## Abstract

We address the propagation dynamics of gap solitons at the interface between uniform media and an optical lattice in the framework of a nonlinear fractional Schrödinger equation. Different families of solitons residing in the first and second bandgaps of the Floquet-Bloch spectrum are revealed. They feature a combination of the unique properties of fractional diffraction effects, surface waves and gap solitons. The instability of solitons can be remarkably suppressed by the decrease of Lévy index, especially obvious for solitons in the second gaps. Additionally, we study the properties of multi-peaked solitons in fractional dimensions and find that they can be made completely stable in a wide region, provided that their power exceeds a critical value. Counterintuitively, at a small Lévy index, the instability region shrinks with the increase of the number of soliton peaks.

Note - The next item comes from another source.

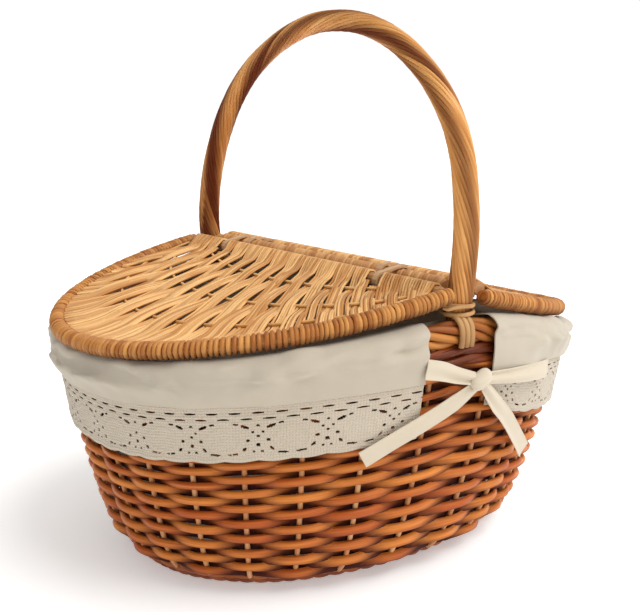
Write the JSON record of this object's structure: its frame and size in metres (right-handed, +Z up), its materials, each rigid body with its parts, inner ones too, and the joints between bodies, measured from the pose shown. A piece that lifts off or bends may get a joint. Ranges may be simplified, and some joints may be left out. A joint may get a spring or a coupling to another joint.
{
  "type": "lidded wicker picnic basket",
  "caption": "Oval woven willow picnic basket with an arched handle, hinged half lids either side of it, and a cloth lining with lace-edged skirts and ribbon ties.",
  "frame": {"origin": "on the floor, at the middle of the basket's bounding box", "axes": "+Z up, X along the basket's long axis from the left lid (-X) to the right lid (+X), Y across it in the handle's plane"},
  "size_m": [0.4052, 0.3732, 0.392],
  "materials": {
    "body_willow": "semi-gloss varnished willow rods",
    "border_willow": "semi-gloss varnished willow rods",
    "lid_willow": "satin willow rods",
    "handle_willow": "satin willow rods",
    "pale_cane": "satin split cane",
    "lining_cotton": "matt plain-weave cotton",
    "cotton_lace": "matt crocheted cotton lace",
    "ribbon_cotton": "matt cotton ribbon"
  },
  "bodies": {
    "basket": {"base_weave": "body_willow", "foot_wale": "body_willow", "wall_weave": "body_willow", "top_wale": "body_willow", "top_border": "border_willow", "stake_frame": "body_willow", "handle_bow": "handle_willow", "crossbar": "handle_willow", "near_handle_lashing": "pale_cane", "near_border_strap": "pale_cane", "near_knot": "ribbon_cotton", "near_left_tie": "ribbon_cotton", "near_left_tail": "ribbon_cotton", "left_hinge_loop_near": "pale_cane", "near_right_tie": "ribbon_cotton", "near_right_tail": "ribbon_cotton", "right_hinge_loop_near": "pale_cane", "far_handle_lashing": "pale_cane", "far_border_strap": "pale_cane", "far_knot": "ribbon_cotton", "far_left_tie": "ribbon_cotton", "far_left_tail": "ribbon_cotton", "left_hinge_loop_far": "pale_cane", "far_right_tie": "ribbon_cotton", "far_right_tail": "ribbon_cotton", "right_hinge_loop_far": "pale_cane", "left_skirt": "lining_cotton", "left_lace": "cotton_lace", "right_skirt": "lining_cotton", "right_lace": "cotton_lace", "liner_bag": "lining_cotton"},
    "left_lid": {"left_lid_frame": "lid_willow", "left_lid_hinge_rod": "lid_willow", "left_lid_weave": "lid_willow", "left_lid_rib_1": "lid_willow", "left_lid_rib_2": "lid_willow", "left_lid_rib_3": "lid_willow"},
    "right_lid": {"right_lid_frame": "lid_willow", "right_lid_hinge_rod": "lid_willow", "right_lid_weave": "lid_willow", "right_lid_rib_1": "lid_willow", "right_lid_rib_2": "lid_willow", "right_lid_rib_3": "lid_willow"}
  },
  "joints": [
    {"name": "left_lid_hinge", "type": "hinge", "parent": "basket", "child": "left_lid", "pos_m": [-0.0165, 0, 0.207], "axis": [0, 1, 0], "range_deg": [0, 100]},
    {"name": "right_lid_hinge", "type": "hinge", "parent": "basket", "child": "right_lid", "pos_m": [0.0165, 0, 0.207], "axis": [0, -1, 0], "range_deg": [0, 103]}
  ]
}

© 2018 Optical Society of America under the terms of the OSA Open Access Publishing Agreement

## 1. Introduction

The progressively growing interest in the physics of fractional Schrödinger equation (FSE) [1–3], is motivated, on the one hand by their fundamental importance for the fractional field theory and the dynamics of fractional-spin particles [4], and, on the other hand, by the rich possibilities they offer for emulating propagation dynamics of beams in optics [5]. The last property allows one using optics to simulate the fractional quantum harmonic oscillator [5], what would be impossible in direct condensed matter experiments currently owing to the need to specially tailoring non-nearest neighbor hopping in the lattice [6].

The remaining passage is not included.